* SHORT PROBLEM: Below this line is a set of entries; quote exactly the lines from the line that contains "mirror(about=Plane.YZ)" to the line that contains "self._bump = None", both lines included.

* RECORDS FOR THE EXERCISE:
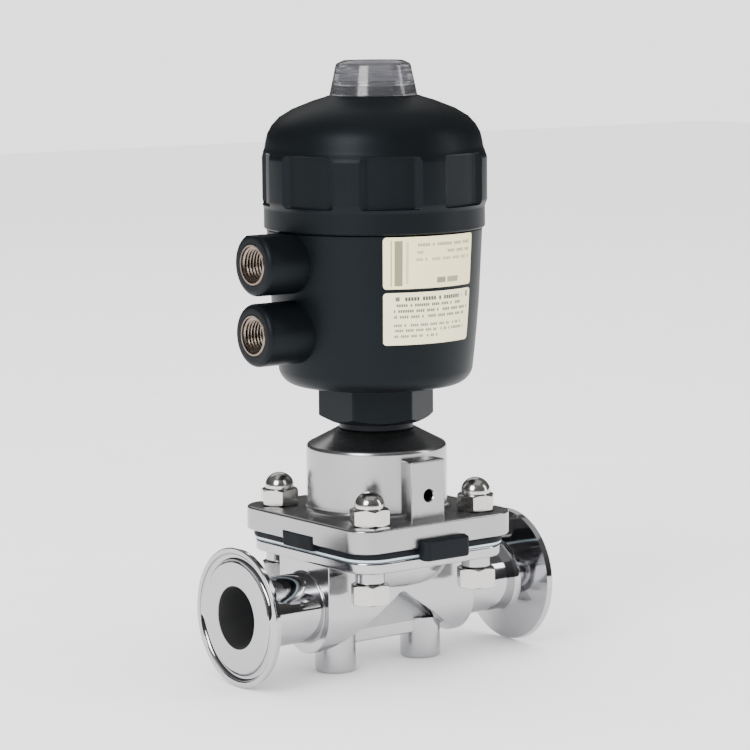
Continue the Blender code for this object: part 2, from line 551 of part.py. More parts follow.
def make_cap():
    low, high = CAP_BOTTOM, CAP_TOP
    rib_low, rib_high = CAP_RIB_Z
    wall_r = CAP_RIB_R - 1.6 * MM
    outer = [(SPIGOT_R + 0.4 * MM, low), (CAP_LIP_R - 0.6 * MM, low), (CAP_LIP_R, low + 0.6 * MM),
             (CAP_LIP_R, rib_low - 1.4 * MM), (wall_r, rib_low), (wall_r, rib_high + 1.0 * MM)]
    outer += [(39.3 * MM, high - 16.2 * MM), (38.6 * MM, high - 13.4 * MM), (37.0 * MM, high - 10.5 * MM),
              (34.3 * MM, high - 7.6 * MM), (29.5 * MM, high - 4.7 * MM), (22.1 * MM, high - 1.8 * MM),
              (17.0 * MM, high - 0.5 * MM), (16.4 * MM, high)]
    inner = [(14.4 * MM, high), (14.4 * MM, high - 2.0 * MM), (12.4 * MM, high - 2.0 * MM),
             (12.4 * MM, high - 6.0 * MM), (4.6 * MM, high - 6.0 * MM), (4.6 * MM, CAP_CEILING),
             (30.0 * MM, CAP_CEILING), (35.0 * MM, CAP_CEILING - 8 * MM), (35.4 * MM, SPIGOT_TOP + 1.5 * MM),
             (SPIGOT_R + 0.4 * MM, SPIGOT_TOP + 0.8 * MM)]
    cap = turned("upper_cap", outer + inner, BLACK, ROUND, ring=True)
    half = math.radians(8.4)
    root_r = wall_r - 1.5 * MM
    for number in range(RIB_COUNT):
        middle = math.radians(-141.0 + 360.0 * number / RIB_COUNT)
        edge = [(CAP_RIB_R * math.cos(middle + turn), CAP_RIB_R * math.sin(middle + turn))
                for turn in (-half, -half / 3, half / 3, half)]
        root = [(root_r * math.cos(middle + turn), root_r * math.sin(middle + turn))
                for turn in (half, -half)]
        join(cap, prism("rib", edge + root, rib_low - 0.6 * MM, rib_high))
    return cap


def make_lens():
    """Smoked cap over the position indicator, with its thread and O-ring."""
    base = CAP_TOP + GAP
    shoulder = LENS_TOP - 1.9 * MM
    foot = CAP_TOP - 5.4 * MM
    outer = [(10.4 * MM, foot), (12.0 * MM, foot), (12.0 * MM, base), (LENS_R, base),
             (LENS_R, base + 0.8 * MM), (13.8 * MM, shoulder), (10.6 * MM, LENS_TOP), (0, LENS_TOP)]
    inner = [(0, LENS_TOP - 1.8 * MM), (9.8 * MM, LENS_TOP - 1.8 * MM), (10.4 * MM, shoulder - 1.5 * MM)]
    turned("indicator_cap", inner + outer, CLEAR, ROUND)
    section = arc(0.8 * MM, 0, 270, 3, (13.4 * MM, CAP_TOP - 1.0 * MM))
    turned("indicator_cap_seal", section, RUBBER, ROUND, ring=True)


def make_spring(name, radius, wire, turns, finish=SPRING_STEEL):
    """Round-wire helix from the spring seat to the cap's ceiling, as a curve with filled ends."""
    low = PISTON_Z[1] + 1.5 * MM + GAP + wire
    high = CAP_CEILING - GAP - wire
    steps = turns * 10
    curve = bpy.data.curves.new(name, "CURVE")
    curve.dimensions = "3D"
    curve.bevel_depth = wire
    curve.bevel_resolution = 0
    curve.use_fill_caps = True
    line = curve.splines.new("POLY")
    line.points.add(steps)
    for step, point in enumerate(line.points):
        angle = math.tau * turns * step / steps
        height = low + (high - low) * step / steps
        point.co = (radius * math.cos(angle), radius * math.sin(angle), height, 1.0)
    curve.materials.append(material(finish))
    spring = bpy.data.objects.new(name, curve)
    bpy.context.scene.collection.objects.link(spring)


def make_label(name, low, high):
    """Thin film that wraps the tapered housing."""
    shape = bmesh.new()
    start, end, steps = math.radians(-122.9), math.radians(-65.3), 8
    thickness = 0.3 * MM
    taper = (HOUSING_R_HIGH - HOUSING_R_LOW) / (HOUSING_TOP - HOUSING_BOTTOM)
    rows = []
    for step in range(steps + 1):
        angle = start + (end - start) * step / steps
        ring = []
        for z in (low, high):
            skin = HOUSING_R_LOW + taper * (z - HOUSING_BOTTOM) + 0.9 * MM
            for radius in (skin, skin + thickness):
                ring.append(shape.verts.new((radius * math.cos(angle), radius * math.sin(angle), z)))
        rows.append((ring[0], ring[1], ring[3], ring[2]))
    for first, second in zip(rows, rows[1:]):
        for corner in range(4):
            following = (corner + 1) % 4
            shape.faces.new((first[corner], first[following], second[following], second[corner]))
    shape.faces.new(rows[0])
    shape.faces.new(rows[-1])
    solid(name, shape, PAPER)


def build():
    for existing in list(bpy.data.objects):
        bpy.data.objects.remove(existing, do_unlink=True)
    make_body()
    make_clamp_ends()
    make_bolting()
    make_diaphragm()
    make_bonnet()
    make_adapter()
    make_column()
    make_housing()
    make_cap()
    make_lens()
    make_spring("outer_spring", 25.0 * MM, 2.0 * MM, 5)
    make_spring("inner_spring", 15.0 * MM, 1.5 * MM, 7)
    make_label("rating_label", AXIS_Z + 117.2 * MM, AXIS_Z + 135.7 * MM)
    make_label("notice_label", AXIS_Z + 97.2 * MM, AXIS_Z + 115.8 * MM)
    for piece in bpy.data.objects:
        if piece.type == "MESH":
            piece.data.shade_smooth()
            piece.data.set_sharp_from_angle(angle=math.radians(30))


build()
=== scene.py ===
import math

import bpy
from mathutils import Matrix, Vector


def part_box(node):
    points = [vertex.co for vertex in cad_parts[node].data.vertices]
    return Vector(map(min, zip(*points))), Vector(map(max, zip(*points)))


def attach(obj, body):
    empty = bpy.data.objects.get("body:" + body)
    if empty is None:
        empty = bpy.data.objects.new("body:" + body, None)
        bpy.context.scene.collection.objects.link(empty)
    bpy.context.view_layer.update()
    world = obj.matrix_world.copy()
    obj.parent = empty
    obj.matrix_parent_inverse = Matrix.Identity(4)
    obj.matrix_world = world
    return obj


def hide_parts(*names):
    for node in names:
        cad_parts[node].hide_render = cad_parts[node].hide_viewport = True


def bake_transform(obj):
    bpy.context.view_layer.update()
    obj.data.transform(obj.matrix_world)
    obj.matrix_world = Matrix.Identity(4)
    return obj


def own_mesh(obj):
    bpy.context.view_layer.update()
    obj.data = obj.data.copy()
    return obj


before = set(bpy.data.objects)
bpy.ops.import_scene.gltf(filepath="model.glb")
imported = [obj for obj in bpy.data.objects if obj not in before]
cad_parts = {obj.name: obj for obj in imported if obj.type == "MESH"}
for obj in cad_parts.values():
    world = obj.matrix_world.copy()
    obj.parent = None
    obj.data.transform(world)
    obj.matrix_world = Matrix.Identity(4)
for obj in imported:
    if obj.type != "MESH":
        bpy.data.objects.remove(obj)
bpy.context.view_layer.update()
mm = 0.001

# ---- Studio -------------------------------------------------------------------------
# A pale seamless table under soft lights: a broad box high on the left, a tall strip on the
# right and weak boxes behind and overhead. The camera looks down a little from the port side.
camera_data = bpy.data.cameras.new("camera")
camera_data.sensor_width = 36.0
camera_data.lens = 141.1
camera_data.clip_start = 0.05
camera_data.clip_end = 30.0
camera = bpy.data.objects.new("camera", camera_data)
camera.matrix_world = Matrix((
    (0.79725, 0.08679, -0.59738, -0.64304),
    (-0.60359, 0.10015, -0.79098, -0.85094),
    (-0.00883, 0.99118, 0.13223, 0.24959),
    (0.0, 0.0, 0.0, 1.0),
))
bpy.context.scene.collection.objects.link(camera)
bpy.context.scene.camera = camera


class Value:
    """A number socket of a material: + - * < > on it add the Math nodes."""

    def __init__(self, tree, socket):
        self.tree = tree
        self.socket = socket

    def math(self, operation, other=0.0):
        node = self.tree.nodes.new("ShaderNodeMath")
        node.operation = operation
        for slot, item in enumerate((self, other)):
            if isinstance(item, Value):
                self.tree.links.new(item.socket, node.inputs[slot])
            else:
                node.inputs[slot].default_value = item
        return Value(self.tree, node.outputs[0])

    def __add__(self, other):
        return self.math("ADD", other)

    def __sub__(self, other):
        return self.math("SUBTRACT", other)

    def __mul__(self, other):
        return self.math("MULTIPLY", other)

    def __gt__(self, other):
        return self.math("GREATER_THAN", other)

    def __lt__(self, other):
        return self.math("LESS_THAN", other)

    __radd__ = __add__
    __rmul__ = __mul__


class Finish:
    """A finish being mixed on one Principled shader; plain settings go on its own sockets."""

    def __init__(self, name, **plain):
        self.material = bpy.data.materials.new(name)
        self.material.use_nodes = True
        self.tree = self.material.node_tree
        self.shader = self.tree.nodes["Principled BSDF"]
        for socket, setting in plain.items():
            self.shader.inputs[socket.replace("_", " ")].default_value = setting

    def node(self, kind, settings=None, output=0, **inputs):
        """Any node: its settings first, then the values or links of its sockets."""
        node = self.tree.nodes.new("ShaderNode" + kind)
        for name, setting in (settings or {}).items():
            if name == "stops":
                ramp = node.color_ramp
                for stop, (place, colour) in zip(ramp.elements, (setting[0], setting[-1])):
                    stop.position, stop.color = place, colour
                for place, colour in setting[1:-1]:
                    ramp.elements.new(place).color = colour
            else:
                setattr(node, name, setting)
        for name, item in inputs.items():
            key = int(name[1:]) if name[0] == "i" and name[1:].isdigit() else name.replace("_", " ")
            if isinstance(item, Value):
                self.tree.links.new(item.socket, node.inputs[key])
            else:
                node.inputs[key].default_value = item
        return Value(self.tree, node.outputs[output])

    def place(self, scale=(1.0, 1.0, 1.0)):
        """Object coordinates, stretched by scale."""
        spot = self.node("TexCoord", output=3)
        return self.node("Mapping", Vector=spot, Scale=scale)

    def noise(self, size, detail=3.0, stretch=(1.0, 1.0, 1.0)):
        """Grey noise whose grains are about size metres."""
        return self.node("TexNoise", Vector=self.place(stretch), Scale=1.0 / size, Detail=detail)

    def mix(self, share, first, second):
        return self.node("Mix", {"data_type": "RGBA"}, 2, i0=share, i6=first, i7=second)

    def set(self, socket, item):
        if isinstance(item, Value):
            self.tree.links.new(item.socket, self.shader.inputs[socket])
        else:
            self.shader.inputs[socket].default_value = item

    def bump(self, height, depth, strength=1.0):
        self.set("Normal", self.node("Bump", Height=height, Distance=depth, Strength=strength))


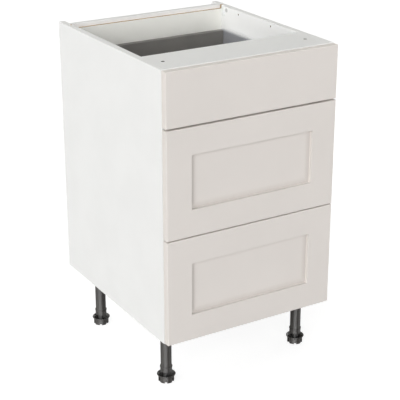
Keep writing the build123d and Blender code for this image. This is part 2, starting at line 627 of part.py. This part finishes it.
    # drawer member: a wider upside-down channel under the hollow side
    with BuildPart() as runner_drawer:
        with BuildSketch(Plane.XZ.offset(-(RUNNER_Y + 471.0))):
            with Locations((X_IN - 10.7, z + 4.0)):
                Rectangle(16.6, 14.0)
            with Locations((X_IN - 10.7, z + 3.4)):
                Rectangle(16.6 - 2 * SHEET, 12.8, mode=Mode.SUBTRACT)
        extrude(amount=469.0)
        mirror(about=Plane.YZ)
    keep(runner_drawer, "runner_drawer_" + name)

with BuildPart() as runner_screws:
    for side in (-1, 1):
        with Locations(*[Plane(origin=(side * (X_IN - SHEET), y, d["side"] + 19.0), x_dir=(0, 1, 0), z_dir=(-side, 0, 0))
                         for d in DRAWERS.values() for y in RUNNER_SCREW_Y]):
            add(pan_screw.part)
keep(runner_screws, "runner_screws")
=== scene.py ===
import bpy
import bmesh
import math
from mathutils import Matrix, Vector


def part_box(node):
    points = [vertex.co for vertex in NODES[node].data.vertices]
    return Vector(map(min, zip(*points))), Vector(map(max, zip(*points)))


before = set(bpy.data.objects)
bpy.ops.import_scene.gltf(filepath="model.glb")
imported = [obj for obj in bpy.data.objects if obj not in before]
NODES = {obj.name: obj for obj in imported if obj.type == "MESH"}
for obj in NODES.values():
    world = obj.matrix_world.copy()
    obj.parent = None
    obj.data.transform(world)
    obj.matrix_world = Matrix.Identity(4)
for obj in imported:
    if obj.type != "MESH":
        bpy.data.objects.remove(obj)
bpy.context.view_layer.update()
DRAWERS = ("top", "middle", "bottom")


# ------------------------------------------------------------------ node tools
class Shader:
    """A material's node tree, with short calls for the nodes used here."""

    def __init__(self, name):
        self.mat = bpy.data.materials.new(name)
        self.mat.use_nodes = True
        self.tree = self.mat.node_tree
        self.tree.nodes.clear()
        self.out = self.tree.nodes.new("ShaderNodeOutputMaterial")
        self.bsdf = self.tree.nodes.new("ShaderNodeBsdfPrincipled")
        self.tree.links.new(self.bsdf.outputs[0], self.out.inputs["Surface"])
        self.coord = self.tree.nodes.new("ShaderNodeTexCoord").outputs["Object"]
        self.normal = self.tree.nodes.new("ShaderNodeNewGeometry").outputs["Normal"]
        self._xyz = None
        self._bump = None

    def put(self, socket, value):
        if isinstance(value, bpy.types.NodeSocket):
            self.tree.links.new(value, socket)
        elif value is not None:
            if hasattr(socket.default_value, "__len__") and len(socket.default_value) == 4 and len(value) == 3:
                value = (*value, 1.0)
            socket.default_value = value

    def set(self, **named):
        for key, value in named.items():
            self.put(self.bsdf.inputs[key.replace("_", " ")], value)

    def math(self, op, a, b=None, c=None, clamp=False):
        n = self.tree.nodes.new("ShaderNodeMath")
        n.operation = op
        n.use_clamp = clamp
        for i, v in enumerate((a, b, c)):
            self.put(n.inputs[i], v)
        return n.outputs[0]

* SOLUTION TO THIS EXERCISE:
        mirror(about=Plane.YZ)
    keep(runner_drawer, "runner_drawer_" + name)

with BuildPart() as runner_screws:
    for side in (-1, 1):
        with Locations(*[Plane(origin=(side * (X_IN - SHEET), y, d["side"] + 19.0), x_dir=(0, 1, 0), z_dir=(-side, 0, 0))
                         for d in DRAWERS.values() for y in RUNNER_SCREW_Y]):
            add(pan_screw.part)
keep(runner_screws, "runner_screws")
=== scene.py ===
import bpy
import bmesh
import math
from mathutils import Matrix, Vector


def part_box(node):
    points = [vertex.co for vertex in NODES[node].data.vertices]
    return Vector(map(min, zip(*points))), Vector(map(max, zip(*points)))


before = set(bpy.data.objects)
bpy.ops.import_scene.gltf(filepath="model.glb")
imported = [obj for obj in bpy.data.objects if obj not in before]
NODES = {obj.name: obj for obj in imported if obj.type == "MESH"}
for obj in NODES.values():
    world = obj.matrix_world.copy()
    obj.parent = None
    obj.data.transform(world)
    obj.matrix_world = Matrix.Identity(4)
for obj in imported:
    if obj.type != "MESH":
        bpy.data.objects.remove(obj)
bpy.context.view_layer.update()
DRAWERS = ("top", "middle", "bottom")


# ------------------------------------------------------------------ node tools
class Shader:
    """A material's node tree, with short calls for the nodes used here."""

    def __init__(self, name):
        self.mat = bpy.data.materials.new(name)
        self.mat.use_nodes = True
        self.tree = self.mat.node_tree
        self.tree.nodes.clear()
        self.out = self.tree.nodes.new("ShaderNodeOutputMaterial")
        self.bsdf = self.tree.nodes.new("ShaderNodeBsdfPrincipled")
        self.tree.links.new(self.bsdf.outputs[0], self.out.inputs["Surface"])
        self.coord = self.tree.nodes.new("ShaderNodeTexCoord").outputs["Object"]
        self.normal = self.tree.nodes.new("ShaderNodeNewGeometry").outputs["Normal"]
        self._xyz = None
        self._bump = None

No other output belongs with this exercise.